Reusable bottles and coffee cups
Or tea cups, if you prefer. I’m sure you’re starting to see a pattern by now. One of the major keys to sustainable living is replacing disposable items such as paper cups, plastic bags and cutleries, with reusable items made of eco-friendly materials.
If like me, you love your daily dose of fresh ground coffee from your favourite local coffee spot, then this is for you. Some coffee shops do use their own mugs and drinking glasses, but there are some that still use paper cups for takeout coffee or tap water. Invest in a cute steel coffee cup or a bottle and bring it wherever you go. This will not only be friendly to the environment, but it will also be a great way for you to drink more water since you’ll always have the bottle with you.
When I moved to Europe, I started to appreciate the simple joy of walking. I can spend hours exploring a city on foot, granted the weather is nice. I understand that not everyone can do this, especially if you live somewhere where either the weather is not favourable to walk in, or everything is only accessible by car.
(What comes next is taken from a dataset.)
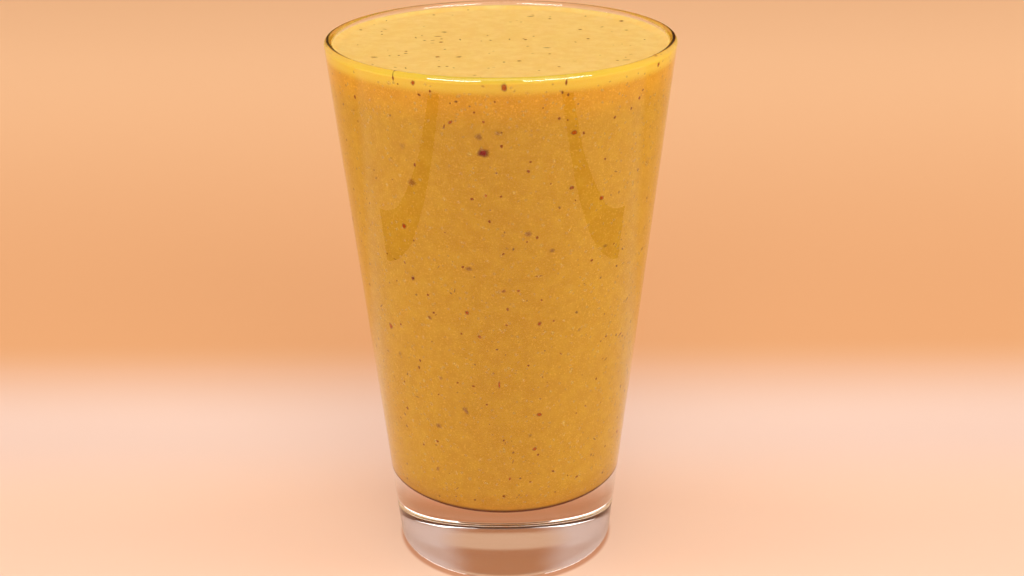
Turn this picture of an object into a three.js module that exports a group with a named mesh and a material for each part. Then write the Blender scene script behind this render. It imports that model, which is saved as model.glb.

The main point is that walking is a wonderful alternative to vehicles that contribute to carbon emissions, global warming and air pollution to name a few. Try to walk instead of taking the car whenever and wherever you can. This is also an amazing way to stay active and get that extra cardiovascular exercise in without you even making a trip to the gym.
Take shorter showers
I count myself extremely lucky. Growing up in a tropical country that has between 2000mm to 4000mm of rainfall annually, I never had to worry about fresh water supply. But as I grow older and travel more, I realise that not everyone can waltz to a tap and turn it on for a continuous flow of clean water.
While there are many ways that we can help conserve water, I would start with an easy one: take shorter showers. Personally, this is a difficult one for me since A, I love taking bubble baths, and B, I spend quite some time in the shower just on my long hair alone. However, practice makes perfect and you can also enlist the help of your partner by showering together.
Who says sustainable living can’t be sexy?